Un perro es un metrónomo que te obliga a emprender caminatas a intervalos desfasados de los demás. Pasear con correa a un ejemplar de esta especie es someterse a la merced de una naturaleza descaradamente impulsiva que frena de manera abrupta ante cualquier estímulo, ya sea para oler la orina de otro perro, o lanzarse con desesperación hacia una bolsa de papas, un pedazo de concha, o una pierna de pollo medio masticada.
Aunque hay bípedos que se compartan de la misma manera, la unidad humanocanina es más aceptada, al grado de que logra muchas veces pasar desapercibida. Regido por esa arritmia instintiva, el hombre-perro se pierde bajo los más vistosos ritmos citadinos como el contrabajo en el jazz.
Imposible resumir la orgía de olores que supone para estos cuadrúpedos recorrer el primer cuadro del Centro Histórico. Al hacerlo se encuentran con rastros de trozos de tacos al pastor, cerveza, helado, crema, pan, ratas, heces humanas y muchas delicias más. Para el componente erguido del conjunto, sin embargo, aquel exceso de estímulos es una fuente constante de estrés: uno tiene que estar muy vivo para adelantársele al perro y evitar que se le atraviese a otros peatones o se baje de las diminutas banquetas en su búsqueda por el aroma del momento.
Por eso, aunque está prohibido, la mejor opción para los siervos de canes que habitan en el Centro Histórico y respeten en cierta medida su salud mental es llevarlos a la Alameda. En aquel espacio público, creado antes de la invención del término, siguen convergiendo los representantes de todas las subculturas. No es ni por mucho el parque más grande, verde o bonito de la ciudad, pero sí, valga la redundancia, el más céntrico, y funciona— al igual que Union Square, en Nueva York— como un vortex en el que se encuentran y desde el cual salen proyectadas la infinidad de maneras de habitar la ciudad.
Lo irónico es que haya sido esa infinitud lo que haya motivado a los fetichistas de lo mexicano a documentar y caricaturizar la vida en la Alameda. Como sucede en el mural de Diego Rivera, incontables cronistas han concebido aquel espacio como un lienzo sobre el cual se fijan los estereotipos de “lo nuestro”. Sin embargo, lejos de atrapar con ello al unicornio mexicano, con cada intento de plasmar la vida pública de la Alameda estos Cocodrilos Dundee de la esencia nacional solo logran que el animal inventado se les escape una vez más.

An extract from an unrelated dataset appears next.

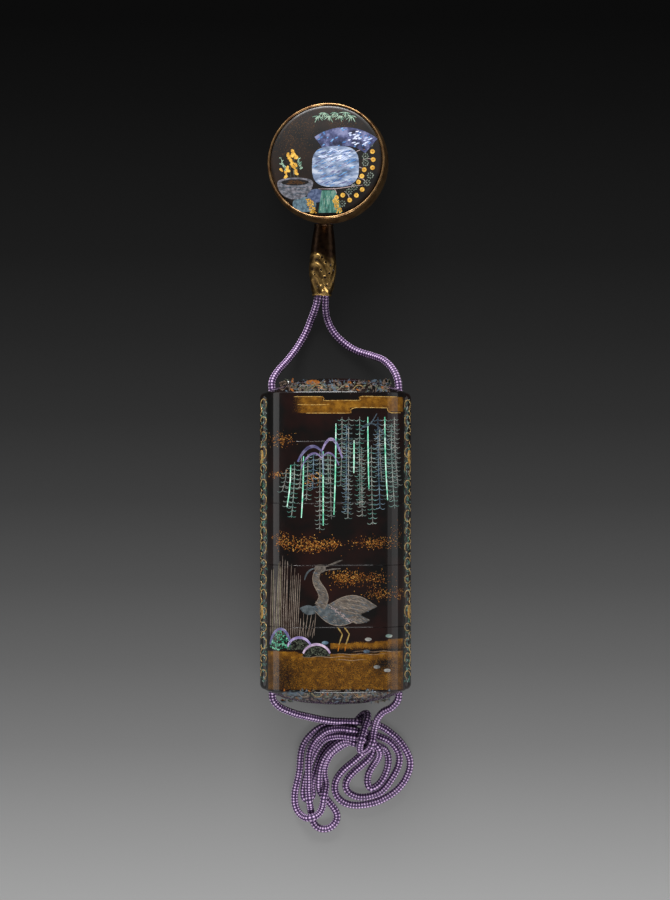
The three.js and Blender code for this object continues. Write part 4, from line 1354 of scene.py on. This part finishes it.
def domes(inlay, rng):
    """The domed ends: clouded grey and brown patches with a few thin scrolls, and a short pale line by the edge of the
    lower one.
    """
    for end in (1, -1):
        for k, line in enumerate(DOME_LINES):
            inlay.line(["umber", "pale", "scroll"][k % 3], [(x, end * y) for x, y in line], 0.16, 0.6, 0.25)
        spot = np.stack([rng.uniform(-16, 16, 240), end * (43.4 + rng.uniform(0, 3.2, 240))], -1)
        size = rng.uniform(0.3, 0.9, 240)
        for finish, share in (("umber", slice(0, 100)), ("slate", slice(100, 160)), ("moss", slice(160, 230)),
            ("flake", slice(230, 240))):
            inlay.flakes(finish, spot[share], size[share], rng, 1.9)
    round_patch(inlay, "flake", (-6.5, 46), (2, 0.7), 0.03)
    round_patch(inlay, "slate", (-12, -44.2), (3.5, 0.7), 0.02)
    inlay.line("pale", [(-4.5, -43.4), (-1.5, -43.4), (1.5, -43.4)], 0.16, 0.5)


def picture(finishes):
    rng = np.random.default_rng(7)
    inlay = Inlay(on_case, finishes)
    mist(inlay, rng)
    for line in CLOUD_LINES:
        inlay.line("gold", line, 0.26, 0.2)
    tree(inlay)
    hanging(inlay, rng)
    reeds(inlay, rng)
    bird(inlay, rng)
    rocks(inlay, rng)
    ridges(inlay, rng)
    domes(inlay, rng)
    inlay.finish("picture", SEAMS)


# ---- The picture on the toggle ----

PLATE_MIDDLE = (-2.7, 110.4)  # as drawn
SHELL_FAN = sector((2.5, 105), (9.5, 15), 50, 125)
SHELL_JAR = oval((0, 108.5), (6.8, 6), 3)
BASIN = oval((-11.7, 104), (5.2, 5), 2, 180, 360)
STONE = oval((-9, 97.5), (3.4, 2.2), 2.5)
BANK = oval((-5.6, 100), (2.6, 2))
FALL = [(-4, 101.5), (0, 101.5), (2, 95), (-5, 95)]
GOLD_BANDS = [[(x, 99), (x + 1.7, 99), (x + 3, 95), (x + 1.3, 95)] for x in (-8.5, -1)]
BLOSSOM_COUNT = 20


def round_patch(inlay, finish, centre, radii, rise):
    a = np.linspace(0, 2 * math.pi, 20, endpoint=False)
    inlay.patch(finish, np.column_stack([centre[0] + radii[0] * np.cos(a), centre[1] + radii[1] * np.sin(a)]), rise,
        True, 0.5)


def streaks(inlay, finish, rng, outline, count, direction, width, rise):
    """Short strokes side by side, inside an outline."""
    spot = scattered(rng, outline, count)
    step = np.array(direction) * rng.uniform(0.6, 1.2, (len(spot), 1))
    ends = np.stack([spot - step, spot, spot + step], 1)
    clear = inside(np.asarray(outline, float), ends[:, 0]) & inside(np.asarray(outline, float), ends[:, 2])
    inlay.strokes(finish, ends[clear], np.array([0.3, 1.0, 0.3]) * width, rise)


def toggle_picture(finishes):
    rng = np.random.default_rng(11)
    inlay = Inlay(on_plate, finishes)
    for j in range(7):
        x, y = -5 + 1.6 * j, 123.5 + j % 2
        for k in range(6):
            a = math.radians(-165 + k * 27 + rng.uniform(-8, 8))
            reach = rng.uniform(1.3, 2.3)
            half_way = (x + 0.5 * reach * math.cos(a), y + 0.5 * reach * math.sin(a) + 0.06)
            inlay.line("sprig", [(x, y), half_way, (x + reach * math.cos(a), y + reach * math.sin(a))], 0.26, 0.75,
                0.3)
    for cloud in ((-9.5, 119.5), (-13.5, 114), (2, 122.5)):
        spot = rng.normal(0, 1, (260, 2)) * [2.6, 3.6] + cloud
        spot = spot[np.hypot(*(spot - PLATE_MIDDLE).T) < 16.2]
        inlay.flakes("dust", spot, rng.uniform(0.12, 0.26, len(spot)), rng, 1.1, 0.02)
    inlay.patch("fan", SHELL_FAN, 0.1, False)
    # Painted highlight: white streaks across the right part of the shell fan, where it catches the light.
    streaks(inlay, "glint", rng, sector((2.5, 105), (10, 14.5), 52, 85), 40, (0.5, 0.12), 0.5, 0.12)
    streaks(inlay, "azure", rng, SHELL_FAN, 30, (0.4, 0.2), 0.55, 0.11)
    inlay.patch("jar", SHELL_JAR, 0.14, False)
    # Painted highlight: white streaks across the upper part of the shell jar.
    streaks(inlay, "glint", rng, oval((0, 112), (5.5, 2)), 60, (0.9, 0.32), 0.3, 0.16)
    streaks(inlay, "azure", rng, SHELL_JAR, 70, (0.9, 0.36), 0.34, 0.15)
    streaks(inlay, "violet", rng, SHELL_JAR, 40, (0.8, 0.34), 0.3, 0.155)
    petals = np.vstack([rng.normal(0, 1, (9, 2)) * [1.4, 0.7] + (-13, 112),
        rng.normal(0, 1, (12, 2)) * [1.5, 1.1] + (-12.5, 107.8)])
    petals = petals[np.hypot(*(petals - PLATE_MIDDLE).T) < 15]
    inlay.flakes("yellow", petals, np.full(len(petals), 1.15), rng, 1.1, 0.09)
    for x in (-13, -12, -11):
        inlay.line("moss", [(x, 111), (x - 0.2, 108), (x + 0.3, 104)], 0.26, 0.4)
    for x in (-15, -10):
        line = [(x - 0.8, 111), (x - 0.4, 109.5), (x + 0.4, 108)]
        inlay.line("sprig", line, 0.2, 0.4)
        spot = spline([(*p, 0) for p in line], 0.5)[:, :2]
        inlay.flakes("sprig", spot + rng.normal(0, 0.25, spot.shape), rng.uniform(0.3, 0.45, len(spot)), rng, 2.4)
    inlay.patch("basin", BASIN, 0.06)
    round_patch(inlay, "basin", (-11.7, 104), (5.2, 1.4), 0.08)
    round_patch(inlay, "black", (-11.7, 104), (4, 0.9), 0.1)
    spot = scattered(rng, oval((-11.7, 104), (3, 0.6)), 40)
    inlay.flakes("dust", spot, rng.uniform(0.3, 0.6, len(spot)), rng, 1.2, 0.11)
    streaks(inlay, "slate", rng, BASIN, 60, (0.8, -0.1), 0.2, 0.09)
    inlay.patch("blue_grey", STONE, 0.05)
    streaks(inlay, "slate", rng, STONE, 40, (0.1, 0.7), 0.2, 0.07)
    inlay.patch("violet_grey", BANK, 0.06)
    inlay.patch("fall", FALL, 0.07, False)
    streaks(inlay, "leaf", rng, FALL, 50, (0.08, 0.8), 0.22, 0.09)
    streaks(inlay, "sprig", rng, FALL, 30, (0.08, 0.8), 0.14, 0.095)
    for band in GOLD_BANDS:
        spot = scattered(rng, band, 70)
        inlay.flakes("yellow", spot, rng.uniform(0.35, 0.5, len(spot)), rng, 1.1, 0.11)
    for k in range(BLOSSOM_COUNT):
        a = math.radians(-75 + 95 * k / (BLOSSOM_COUNT - 1))
        ray = np.array([math.cos(a), math.sin(a)])
        centre = np.array(PLATE_MIDDLE) + (11.4 + 2.2 * (k % 2)) * ray
        if k % 3 == 0:
            inlay.line("pink_grey", [centre - 3 * ray, centre - 1.5 * ray + 0.3, centre], 0.24, 0.5)
        if k % 5 in (1, 4):
            turn = np.radians(np.arange(8) * 45)
            petals = centre + 0.78 * np.column_stack([np.cos(turn), np.sin(turn)])
            inlay.flakes("ring", petals, np.full(8, 0.5), rng, 1.1, 0.07)
            inlay.flakes("ring", centre[None], np.array([0.5]), rng, 1.0, 0.07)
        else:
            round_patch(inlay, "yellow", centre, (0.68, 0.68), 0.08)
            round_patch(inlay, "ember", centre, (0.2, 0.2), 0.1)
    inlay.line("pink_grey", [(-5, 102), (0, 102), (4, 102.5), (8, 103)], 0.24, 0.5)
    inlay.finish("toggle_picture")


def shell_finish(name, dark, mid, light, scale=0.5, stretch=(1, 1, 1)):
    """Nacre: patches and fine streaks of related tints under a gloss."""
    f = Finish(name)
    place = f.add("ShaderNodeVectorMath", {0: f.place(), 1: stretch}, operation="MULTIPLY").outputs[0]
    patches = f.noise(scale, 3.0, 0.6, place)
    colour = f.ramp(patches, (0.34, srgb(dark)), (0.5, srgb(mid)), (0.64, srgb(light)))
    f.set(Base_Color=colour, Roughness=0.3, Coat_Weight=0.6, Coat_Roughness=0.08, Specular_IOR_Level=0.6)
    return f.material


def metal_finish(name, dark, light, scale=1.5, metallic=0.7, roughness=0.38):
    """A thin metal foil or powder, uneven in tone."""
    f = Finish(name)
    f.set(Base_Color=f.ramp(f.noise(scale, 3.0, 0.6), (0.36, srgb(dark)), (0.64, srgb(light))), Metallic=metallic,
        Roughness=roughness)
    return f.material


def paint_finish(name, dark, light, scale=1.2):
    """Lacquer paint under a clear coat."""
    f = Finish(name)
    f.set(Base_Color=f.ramp(f.noise(scale, 2.0), (0.38, srgb(dark)), (0.62, srgb(light))), Roughness=0.35,
        Coat_Weight=0.5, Coat_Roughness=0.08)
    return f.material


def inlay_finishes():
    return {
        "gold": metal_finish("gold line", "#a8742c", "#e8c070", 1.2, 0.4),
        "scroll": metal_finish("pale gold scrolls", "#a07c48", "#d8b878", 1.2, 0.35),
        "flake": metal_finish("dull gold flakes", "#7a4210", "#b8702c", 1.6, 0.35),
        "spark": metal_finish("bright gold flakes", "#b87828", "#f0b860", 1.6, 0.35),
        "dust": metal_finish("brown gold powder", "#3c2610", "#5c3c1a", 1.2, 0.3),
        "yellow": metal_finish("bright gold foil", "#c08a2c", "#f4c458", 0.9, 0.3),
        "mint": shell_finish("pale green nacre", "#48c098", "#9cf0cc", "#e4fff4", 0.5),
        "leaf": shell_finish("green nacre leaves", "#2a6a5c", "#5a8a80", "#9aa8a0", 0.5),
        "teal": shell_finish("grey green nacre", "#3f625c", "#70807a", "#a0a49c", 0.4),
        "deep": shell_finish("deep green nacre", "#0c3028", "#17513f", "#2f7a60", 0.6),
        "blue": shell_finish("blue nacre", "#344858", "#506878", "#7c94a0", 0.4),
        "grey": shell_finish("grey nacre", "#565654", "#7c7c78", "#a8a49c", 0.6),
        "violet": shell_finish("violet nacre", "#44446c", "#625e88", "#8884a6", 0.35),
        "lilac": shell_finish("lilac nacre", "#6c6090", "#8c7cac", "#b8a8cc", 0.4),
        "pink": shell_finish("pink nacre", "#84708c", "#a890b0", "#d0bccc", 0.4),
        "chip": shell_finish("green nacre chips", "#164c38", "#349070", "#8cd8b0", 0.9),
        "moss": shell_finish("dark nacre chips", "#20241c", "#40463a", "#6c705e", 1.1),
        # A painted highlight on the shell, not a white shell of its own.
        "glint": shell_finish("nacre glint, a painted highlight", "#98a8d0", "#c8d4f0", "#f4f4ff", 0.6),
        "azure": shell_finish("blue shell streaks", "#2c4c88", "#4878b0", "#80b0d8", 0.6),
        "sprig": paint_finish("pale green leaves", "#5c8470", "#a4c0a8"),
        "ring": paint_finish("grey green blossoms", "#4c564c", "#7c867a"),
        "fan": shell_finish("nacre fan", "#1c1e34", "#40466c", "#787ca0", 0.4, (1, 0.8, 1)),
        "jar": shell_finish("nacre jar", "#4c5870", "#7c8ca8", "#b4bccc", 0.4, (0.7, 1.6, 1)),
        "fall": shell_finish("green shell water", "#24443c", "#3c6c60", "#6c8c80", 0.5, (2, 0.4, 1)),
        "basin": paint_finish("grey stone basin", "#48484e", "#76747c"),
        "blue_grey": paint_finish("blue grey stone", "#3c505c", "#5c7480"),
        "violet_grey": paint_finish("violet grey bank", "#34405c", "#54607c"),
        "pink_grey": metal_finish("pale pink grey lines", "#94807c", "#c4b0b0", 1.0, 0.2),
        "pewter": metal_finish("pewter", "#3c4448", "#60686c", 0.8, 0.3, 0.45),
        "wing": metal_finish("brown pewter", "#4c4640", "#746c64", 0.8, 0.3, 0.45),
        "umber": paint_finish("brown grey strokes", "#3c3028", "#6c5c50"),
        "slate": paint_finish("slate blue", "#34404a", "#54626e"),
        "pale": metal_finish("pale outlines", "#8c7c6c", "#b4a494", 1.0, 0.3),
        "reed": metal_finish("grey reeds", "#64564c", "#988a7e", 0.5, 0.3),
        "straw_pale": metal_finish("straw reeds", "#6c6450", "#a0967c", 0.5, 0.3),
        "straw": metal_finish("gilt legs", "#8a6c38", "#c8ac68", 0.8, 0.4),
        "sand": metal_finish("thin gold lines", "#6c5440", "#a48c70", 0.8, 0.3),
        "ember": paint_finish("brown gold strokes", "#6a3a08", "#a86414"),
        "black": paint_finish("black ground", "#060403", "#0c0807"),
    }


# ---- The set ----


def stage():
    size = 3000
    floor = piece("floor", [(-size, -size, -0.05), (size, -size, -0.05), (size, size, -0.05), (-size, size, -0.05)],
        [(0, 1, 2, 3)], [floor_finish()])

    camera = bpy.data.objects.new("camera", bpy.data.cameras.new("camera"))
    camera.data.lens, camera.data.sensor_width = LENS_FOCAL, SENSOR
    camera.location = [v * MM for v in LENS_PLACE]
    camera.data.clip_start = 0.05
    bpy.context.scene.collection.objects.link(camera)
    bpy.context.scene.camera = camera

    world = bpy.data.worlds.new("room")
    world.use_nodes = True
    world.node_tree.nodes["Background"].inputs[0].default_value = (0.035, 0.035, 0.037, 1)
    world.node_tree.nodes["Background"].inputs[1].default_value = 1.0
    bpy.context.scene.world = world

    softbox("key", (-150, 820, 430), (0, 40, 0), (620, 260), 14.0)
    softbox("fill", (120, -520, 420), (0, 0, 0), (500, 240), 4.0)
    softbox("left card", (-620, 20, 127), (0, 20, 127), (900, 254), 0.62)
    softbox("right card", (620, 20, 127), (0, 20, 127), (900, 254), 0.42)
    softbox("right card, upper", (620, 20, 330), (0, 20, 200), (900, 150), 0.14)


def softbox(name, place, target, size, power):
    data = bpy.data.lights.new(name, "AREA")
    data.shape, data.size, data.size_y, data.energy = "RECTANGLE", size[0] * MM, size[1] * MM, power
    light = bpy.data.objects.new(name, data)
    light.location = [v * MM for v in place]
    aim = Vector(target) - Vector(place)
    light.rotation_euler = aim.to_track_quat("-Z", "Y").to_euler()
    bpy.context.scene.collection.objects.link(light)


def main():
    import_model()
    stage()
    bpy.context.scene.view_settings.view_transform = "Standard"
    cord(silk_finish())
    cases(lacquer_finish())
    netsuke(rim_finish(), plate_finish())
    bead(bronze_finish())
    finishes = inlay_finishes()
    picture(finishes)
    toggle_picture(finishes)


main()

Aun así, hay impresiones que surgen del uso cotidiano de aquel espacio. La primera, su vocación ilustrada: segmentada en partes iguales por calzadas diagonales y perpendiculares, la Alameda es el sueño mojado de Descartes. Y es sorprendente darse cuenta de que tanta racionalidad se haya construido — a diferencia de uno de sus primos más destacados, Shönbrunn— sobre el terreno fangoso de un lago extinto.
Al parecer el agua de aquel lago no tuvo más opción que salir a chorros por los cruces de estas calzadas. Y es que la Alameda es el único lugar que conozco en toda la Ciudad en donde funcionan todas las fuentes. En una ciudad que se está quedando sin el líquido, aquel uso para fines estéticos es una afronta para la conciencia cívica.
Eso es lo que solía pensar, pero gracias a mí metrónomo me he dado cuenta de la función que el agua desempeña en este espacio. El sonido aminora la cacofonía del tráfico y calma los nervios de visitantes y comerciantes abrumados; cuando el pavimento atrapa el calor del sol y genera un insoportable horno, las fuentes se vuelven en un parque de diversión acuática y refrescamiento para niños y adultos.
Pero inclusive hoy en día y a pesar de nuestra muy próxima vida de avatares en el metaverso, el uso más importante que se le da a estas fuentes es el mismo que hace siglos. He visto muchísimos valedores y personas en situaciones de calle que utilizan el agua que fluye de las muy bonitas estatuas para lavarse partes del cuerpo que los demás tenemos el lujo de lavar en privado. Lejos de ser elementos que contrasten con la intención original, la ropa limpia colgada para secarse sobre las bancas de concreto forma la esencia del lugar.
No hay nada más que le guste a Josefina que meterse a todo tipo de fuentes y sin embargo durante nuestros paseos por la Alameda ha mostrado poco interés por ellas. Quizás le asusten encontrarse con chorros de agua más impredecibles que ella.